= Task details =
Of the material below, the lines to be retyped are those from the line containing "porch_front_posts();" through the line containing "before = set(bpy.data.objects)", inclusive; reproduce them exactly.

= Supplied information =

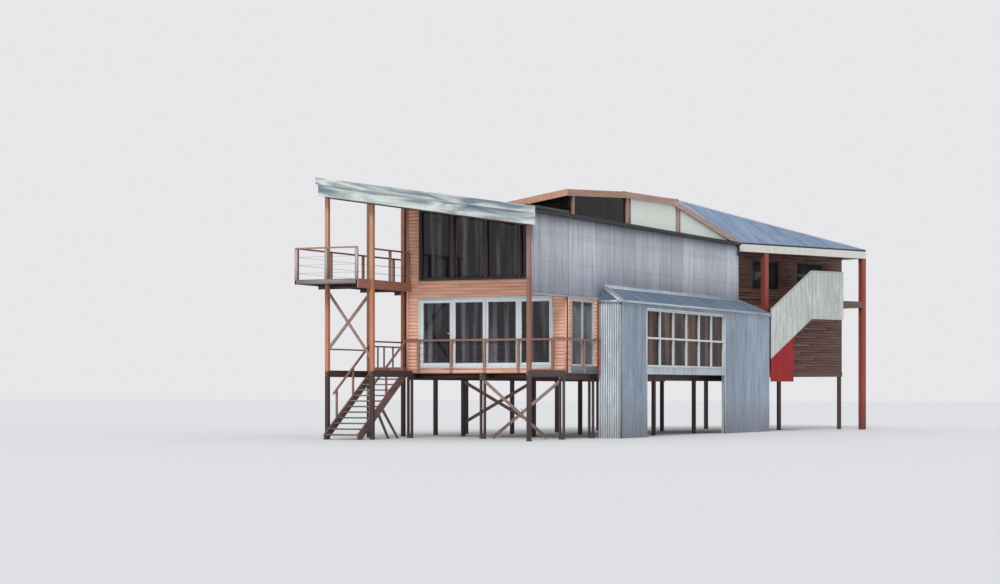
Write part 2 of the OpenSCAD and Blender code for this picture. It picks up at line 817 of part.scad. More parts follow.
// One sheet between two posts, cut off under the raised roof, which may fold between them.
module clerestory_sheet(y0, y1) {
    inner = [for (y = [top_y, fold_y]) if (y > y0 && y < y1) [y, raised_under(house_w, y)]];
    plate_yz(house_w, glass_t, concat([[y0, grey_top + sill_h], [y1, grey_top + sill_h],
        [y1, raised_under(house_w, y1)]], inner, [[y0, raised_under(house_w, y0)]]));
}

// Dark sheets on the side, and one that closes the raised roof's front end.
module clerestory_glass() {
    y = inner_y - glass_t;
    tip_x = valley_x(y, raised_t + slack + joint);
    color("darkslategray") {
        plate_xz(y, glass_t, [[tip_x, roof_top(tip_x) + joint], [right_x, roof_top(right_x) + joint],
            [right_x, raised_under(right_x, y)]]);
        clerestory_sheet(inner_y, clerestory_y[0] - half_post);
        clerestory_sheet(clerestory_y[0] + half_post, clerestory_y[1] - half_post);
    }
}

module clerestory_panels() {
    color("honeydew") {
        clerestory_sheet(clerestory_y[1] + half_post, clerestory_y[2] - half_post);
        clerestory_sheet(clerestory_y[2] + half_post, clerestory_end);
    }
}

module gutter() {
    wall = 5;
    color("dimgray") translate([right_x + gutter_r, porch_y + half_post, grey_top]) rotate([-90, 0, 0])
        difference() {
            cylinder(r = gutter_r, h = house_d - porch_y - half_post, $fn = 32);
            translate([0, 0, -1]) cylinder(r = gutter_r - wall, h = house_d + porch_d, $fn = 32);
            translate([-gutter_r, -2 * gutter_r, -1]) cube([2 * gutter_r, 2 * gutter_r, house_d + porch_d]);
        }
}

module wing_floors() {
    near = [[wing_left, wing_near], [0, 0]];
    floor_x = clad_x - joint;
    color("burlywood") in_wing() {
        translate([0, 0, beam_top]) linear_extrude(floor_t)
            polygon(concat([[-verandah, 0], [-verandah, wing_l], [wing_left, wing_l]], near));
        difference() {
            translate([0, 0, upper_under]) linear_extrude(upper_floor_t)
                polygon([[-verandah, clad_y1], [floor_x, clad_y1], [floor_x, clad_y2], [0, clad_y2],
                    [0, wing_l], [wing_left, wing_l], [wing_left, wing_near],
                    [-verandah, -verandah * tan(wing_turn)]]);
            verandah_post_pair(notch);
        }
    }
}

// The wing's walls stand back from the eave by the verandah, and just inside the fascia elsewhere.
// A short wall across the block's rear end closes it toward the verandah.
module wing_walls() {
    inset = board_t + joint;
    near = function(x) x * tan(wing_turn) + notch;
    outer = [[-verandah, near(-verandah)], [-verandah, wing_l - inset], [wing_left + inset, wing_l - inset],
        [wing_left + inset, near(wing_left + inset)]];
    x0 = wing_left + inset + wall_t;
    x1 = -verandah - wall_t;
    y1 = wing_l - inset - wall_t;
    storeys = [[floor_z, upper_under], [upper_z, wing_eave]];
    color("brown") {
        in_wing() difference() {
            for (span = storeys)
                translate([0, 0, span[0]]) linear_extrude(span[1] - span[0] - joint) difference() {
                    polygon(outer);
                    polygon([[x1, 2 * wing_near], [x1, y1], [x0, y1], [x0, 2 * wing_near]]);
                }
            for (y = wing_window_y)
                block([-verandah - wall_t - 1, y, wing_window_z], [1 - verandah, y + wing_window_w,
                    wing_window_z + wing_window_h]);
        }
        for (span = [storeys[0], [upper_z, wing_eave - wing_roof_t]])
            block([wing_near_wall, house_d - wall_t, span[0]], [right_in_x - joint, house_d - joint,
                span[1] - joint]);
    }
}

module wing_windows() {
    color("dimgray") in_wing() for (y = wing_window_y) {
        bars_yz(y, y + wing_window_w, wing_window_z, wing_window_z + wing_window_h, -verandah - window_d,
            window_d, window_bar, 1, 1);
        block([-verandah - window_d - glass_t, y, wing_window_z],
            [-verandah - window_d, y + wing_window_w, wing_window_z + wing_window_h]);
    }
}

// The posts, or with a margin the notches the upper floor leaves for them.
module verandah_post_pair(margin = 0) {
    for (y = [verandah_post_y, wing_l - verandah_post])
        block([-verandah_post - margin, y - margin, 0],
            [margin, y + verandah_post + margin, wing_eave - wing_fascia_h]);
}

module verandah_posts() {
    color("firebrick") in_wing() verandah_post_pair();
}

module wing_fascia() {
    z0 = wing_eave - wing_fascia_h;
    color("ivory") in_wing() difference() {
        translate([0, 0, z0]) linear_extrude(wing_fascia_h)
            polygon([[0, 0], [0, wing_l], [wing_left, wing_l], [wing_left, wing_near]]);
        block([wing_left + board_t, 2 * wing_near, z0 - 1], [-board_t, wing_l - board_t, wing_eave + 1]);
    }
}

module wing_pyramid() {
    polyhedron([[0, 0, wing_eave], [0, wing_l, wing_eave], [wing_left, wing_l, wing_eave],
        [wing_left, wing_near, wing_eave], [-wing_ridge, 0, wing_eave + wing_rise]],
        [[0, 1, 2, 3], [1, 0, 4], [2, 1, 4], [3, 2, 4], [0, 3, 4]]);
}

// The hipped roof is a shell, open to the rooms under it.
module wing_roof() {
    color("slategray") in_wing() difference() {
        wing_pyramid();
        translate([0, 0, -wing_roof_t]) wing_pyramid();
    }
}

module rear_stair_side() {
    color("gainsboro") in_wing() {
        bar_yz(clad_x, board_t, [clad_y0, clad_z0], [clad_y1, clad_z1], clad_h);
        bar_yz(clad_x, board_t, [clad_y1 + joint, clad_z1], [clad_y2, clad_z1], clad_h);
    }
}

// The flight is one stepped mass between the clad side and the wing's wall.
module rear_stair_flight() {
    y0 = verandah_post_y + verandah_post;
    steps = 14;
    step_y = (clad_y1 - y0) / steps;
    step_z = storey_h / (steps + 1);
    treads = [for (i = [0:steps - 1], p = [[i, i + 1], [i + 1, i + 1]])
        [y0 + p[0] * step_y, floor_z + p[1] * step_z]];
    // The red side panel hangs under the clad side's lower end.
    panel_y = 2600;
    panel_low = beam_top - 200;
    clad_low = function(y) clad_z0 + (clad_z1 - clad_z0) * (y - clad_y0) / (clad_y1 - clad_y0) - joint;
    color("firebrick") in_wing() {
        plate_yz(-verandah + joint, verandah + clad_x - joint,
            concat(treads, [[clad_y1, upper_under], [y0 + step_y, floor_z], [y0, floor_z]]));
        plate_yz(clad_x + joint, board_t - joint, [[clad_y0, panel_low], [panel_y, panel_low],
            [panel_y, clad_low(panel_y)], [clad_y0, clad_low(clad_y0)]]);
    }
}

module upper_deck() {
    color("tan") difference() {
        union() {
            block([deck_x0, deck_y0, deck_z - deck_t], [deck_x1, front_y, deck_z]);
            block([deck_x0, front_y, deck_z - deck_t], [left_x, gallery_y1, deck_z]);
        }
        for (i = [0:gallery_bays]) square_post(-gallery_w, i * gallery_bay, 0, roof_z);
        for (x = porch_posts_x) square_post(x, porch_y, 0, roof_z);
    }
}

module deck_rims() {
    color("sienna") {
        block([deck_x1, porch_y + half_post, deck_z - deck_beam_h], [deck_x1 + 45, front_y, deck_z]);
        block([deck_x1, deck_y0, deck_z - deck_beam_h], [deck_x1 + 45, porch_y - half_post, deck_z]);
    }
}

// A straight railing: posts at both ends and between, and a rail on top.
module railing_x(x0, x1, y, z, spaces) {
    for (i = [0:spaces])
        translate([x0 + i * (x1 - x0 - rail_post) / spaces, y, z]) cube([rail_post, rail_post, rail_h]);
    block([x0, y, z + rail_h], [x1, y + rail_post, z + rail_h + rail_t]);
}

module railing_y(x, y0, y1, z, spaces) {
    translate([x + rail_post, 0, 0]) rotate([0, 0, 90]) railing_x(y0, y1, 0, z, spaces);
}

module deck_railings() {
    color("rosybrown") {
        railing_x(deck_x0, deck_x1, deck_y0, deck_z, 2);
        railing_y(deck_x0, deck_y0 + rail_post + joint, gallery_y1, deck_z, 5);
        railing_y(deck_x1 - rail_post, porch_y + half_post, front_y - joint, deck_z, 2);
    }
}

// The landing, its rails and balusters, and a side rail forward to the porch post.
module entry_landing() {
    mid_rail = 690;
    side_rail = 560;
    baluster = 40;
    color("tan") {
        block([half_post - gallery_w, front_y, floor_z - deck_t],
            [left_x, gallery_bay + half_post, floor_z]);
        for (z = [mid_rail, lower_rail_h + rail_t])
            block([-gallery_w - rail_t / 2, half_post, floor_z + z - rail_t],
                [-gallery_w + rail_t / 2, gallery_bay - half_post, floor_z + z]);
        for (y = [half_post + baluster, gallery_bay * 0.24, gallery_bay * 0.42, gallery_bay * 0.68,
            gallery_bay - half_post - 2 * baluster])
            block([-gallery_w - baluster / 2, y, floor_z - deck_t],
                [-gallery_w + baluster / 2, y + baluster, floor_z + mid_rail - rail_t]);
        block([-gallery_w - rail_t / 2, porch_y + half_post, floor_z + side_rail - rail_t],
            [-gallery_w + rail_t / 2, -half_post, floor_z + side_rail]);
    }
}

module stair_strings() {
    color("sienna") for (x = [stair_x0 - string_t, stair_x1])
        difference() {
            union() {
                bar_yz(x, string_t, [front_y - stair_run, rise - string_h],
                    [front_y, floor_z - string_h], string_h);
                if (x == stair_x1) for (p = stair_props) plate_yz(x, string_t,
                    [[p[0], string_under(p[0])], [p[1], 0], [p[1] + prop_w, 0],
                        [p[0] + prop_w, string_under(p[0] + prop_w)]]);
            }
            block([x - 1, -2 * stair_run, -string_h - rise], [x + string_t + 1, 0, 0]);
        }
}

module stair_treads() {
    color("burlywood") for (i = [1:risers - 1])
        block([stair_x0, front_y - i * going, floor_z - i * rise - tread_t],
            [stair_x1, front_y - (i - 1) * going - 10, floor_z - i * rise]);
}

// The handrails run down as far as the porch posts.
module stair_handrails() {
    baluster = 60;
    baluster_steps = [1, 5, 9];
    y1 = porch_y + half_post;
    lift = baluster / 2 * rise / going;
    color("rosybrown") for (x = [stair_x0 - string_t, stair_x1]) {
        bar_yz(x, string_t, [y1, floor_z + lower_rail_h + (y1 - front_y) * rise / going],
            [front_y, floor_z + lower_rail_h], hand_h);
        for (i = baluster_steps) {
            y = front_y - i * going;
            z = floor_z - i * rise + slack;
            bar_yz(x, string_t, [y - baluster / 2, z - lift], [y + baluster / 2, z + lift],
                lower_rail_h + hand_h / 2);
        }
    }
}

porch_front_posts();
gallery_posts();
porch_roof_beam();
porch_cross_brace();
front_stilts();
rear_stilts();
floor_beams();
stilt_braces();
lower_floor();
front_corner_panel();
front_band();
front_right_panel();
door_frame();
middle_door_leaves();
middle_door_glass();
left_door_leaf();
left_door_glass();
right_door_leaf();
right_door_glass();
side_wall();
side_window();
left_wall_lower();
left_wall_upper();
left_glazing();
lower_railing();
bay_near_leg();
bay_far_leg();
bay_beams();
bay_window_frame();
bay_window_glass();
bay_floor();
bay_roof();
upper_floor();
grey_wall();
upper_window_frame();
upper_window_glass();
porch_roof();
front_fascia();
main_roof();
raised_roof();
clerestory_frame();
clerestory_boards();
clerestory_glass();
clerestory_panels();
gutter();
wing_floors();
wing_walls();
wing_windows();
verandah_posts();
wing_fascia();
wing_roof();
rear_stair_side();
rear_stair_flight();
upper_deck();
deck_rims();
deck_railings();
entry_landing();
stair_strings();
stair_treads();
stair_handrails();
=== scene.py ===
"""Dresses the stilt house: lapped boards, ribbed metal, decking, glazing, fittings and their finishes.

Metres, in the part's own frame: +X along the front to the right, +Y to the back, +Z up.
"""

import math

import bpy
import numpy as np
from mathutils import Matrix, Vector


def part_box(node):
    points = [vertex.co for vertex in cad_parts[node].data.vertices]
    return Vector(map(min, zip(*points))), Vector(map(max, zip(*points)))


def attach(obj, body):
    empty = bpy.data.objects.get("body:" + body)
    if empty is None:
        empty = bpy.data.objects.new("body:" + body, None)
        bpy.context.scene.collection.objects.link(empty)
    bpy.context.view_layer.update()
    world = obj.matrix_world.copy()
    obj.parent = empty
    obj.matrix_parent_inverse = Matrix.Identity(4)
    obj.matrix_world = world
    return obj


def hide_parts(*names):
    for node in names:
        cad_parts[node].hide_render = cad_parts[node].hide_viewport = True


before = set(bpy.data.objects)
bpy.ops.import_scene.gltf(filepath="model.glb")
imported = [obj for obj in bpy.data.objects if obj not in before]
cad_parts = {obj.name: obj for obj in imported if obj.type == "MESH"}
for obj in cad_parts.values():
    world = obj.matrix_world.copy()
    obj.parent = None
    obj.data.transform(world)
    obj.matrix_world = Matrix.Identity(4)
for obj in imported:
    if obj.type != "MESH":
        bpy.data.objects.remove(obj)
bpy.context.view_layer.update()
rng = np.random.default_rng(11)
X, Y, Z = np.eye(3)

# Main places of the house, read from its solids, and after them sizes that the solids were built to.
LEFT, FRONT, BEAM_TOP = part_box("lower_floor")[0]
RIGHT, BACK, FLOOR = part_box("lower_floor")[1]
GREY_Y0, GREY_LOW, GREY_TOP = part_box("grey_wall")[0].y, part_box("grey_wall")[0].z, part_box("grey_wall")[1].z
GREY_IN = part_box("grey_wall")[0].x
DOOR_LOW, DOOR_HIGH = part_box("door_frame")
WINDOW_LOW, WINDOW_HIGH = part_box("upper_window_frame")
SIDE_LOW, SIDE_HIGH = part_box("side_window")
BAY_LOW, BAY_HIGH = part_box("bay_near_leg")
BAY_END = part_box("bay_far_leg")[1].y
BAND_LOW, BAND_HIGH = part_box("bay_window_frame")
DECK_LOW, DECK_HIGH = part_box("upper_deck")
ROOF_X0, ROOF_Y0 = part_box("porch_roof")[0].x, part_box("porch_roof")[0].y
ROOF_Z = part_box("porch_roof")[1].z
ROOF_SLOPE, ROOF_DEEP = math.tan(math.radians(8.7)), 0.38
EDGE = np.array([(-0.1, 7.44), (4.395, 7.71), (8.515, 7.79), (14.825, 6.79)])
RAISED_SLOPE, RAISED_DEEP = math.tan(math.radians(9.3)), 0.11
TURN = math.radians(22.3)
WING_LONG, WING_LEFT, WING_EAVE, WING_RISE, WING_RIDGE = 7.13, -4.996, 6.75, 1.72, 3.14
VERANDAH = 1.15
UPPER = 4.8
LEFT_ROWS = [share * BACK for share in (0.05, 0.34, 0.64)]
LEFT_DOOR = (LEFT_ROWS[0], LEFT_ROWS[0] + 0.95, FLOOR, DOOR_HIGH.z)
LEFT_WINDOWS = [(y, y + 2.4, FLOOR + 0.9, DOOR_HIGH.z) for y in LEFT_ROWS[1:]]
LEFT_WINDOWS += [(y, y + 2.4, UPPER + 0.9, UPPER + 2.0) for y in LEFT_ROWS]
LEFT_HOLES = [LEFT_DOOR, *LEFT_WINDOWS]
WING_WINDOWS = [(share * WING_LONG, share * WING_LONG + 1.5, 5.15, 6.25) for share in (0.28, 0.63)]
POST, PORCH_Y, GALLERY_X, GALLERY_BAY = 0.0575, -2.575, -1.44, 2.24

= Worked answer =
porch_front_posts();
gallery_posts();
porch_roof_beam();
porch_cross_brace();
front_stilts();
rear_stilts();
floor_beams();
stilt_braces();
lower_floor();
front_corner_panel();
front_band();
front_right_panel();
door_frame();
middle_door_leaves();
middle_door_glass();
left_door_leaf();
left_door_glass();
right_door_leaf();
right_door_glass();
side_wall();
side_window();
left_wall_lower();
left_wall_upper();
left_glazing();
lower_railing();
bay_near_leg();
bay_far_leg();
bay_beams();
bay_window_frame();
bay_window_glass();
bay_floor();
bay_roof();
upper_floor();
grey_wall();
upper_window_frame();
upper_window_glass();
porch_roof();
front_fascia();
main_roof();
raised_roof();
clerestory_frame();
clerestory_boards();
clerestory_glass();
clerestory_panels();
gutter();
wing_floors();
wing_walls();
wing_windows();
verandah_posts();
wing_fascia();
wing_roof();
rear_stair_side();
rear_stair_flight();
upper_deck();
deck_rims();
deck_railings();
entry_landing();
stair_strings();
stair_treads();
stair_handrails();
=== scene.py ===
"""Dresses the stilt house: lapped boards, ribbed metal, decking, glazing, fittings and their finishes.

Metres, in the part's own frame: +X along the front to the right, +Y to the back, +Z up.
"""

import math

import bpy
import numpy as np
from mathutils import Matrix, Vector


def part_box(node):
    points = [vertex.co for vertex in cad_parts[node].data.vertices]
    return Vector(map(min, zip(*points))), Vector(map(max, zip(*points)))


def attach(obj, body):
    empty = bpy.data.objects.get("body:" + body)
    if empty is None:
        empty = bpy.data.objects.new("body:" + body, None)
        bpy.context.scene.collection.objects.link(empty)
    bpy.context.view_layer.update()
    world = obj.matrix_world.copy()
    obj.parent = empty
    obj.matrix_parent_inverse = Matrix.Identity(4)
    obj.matrix_world = world
    return obj


def hide_parts(*names):
    for node in names:
        cad_parts[node].hide_render = cad_parts[node].hide_viewport = True


before = set(bpy.data.objects)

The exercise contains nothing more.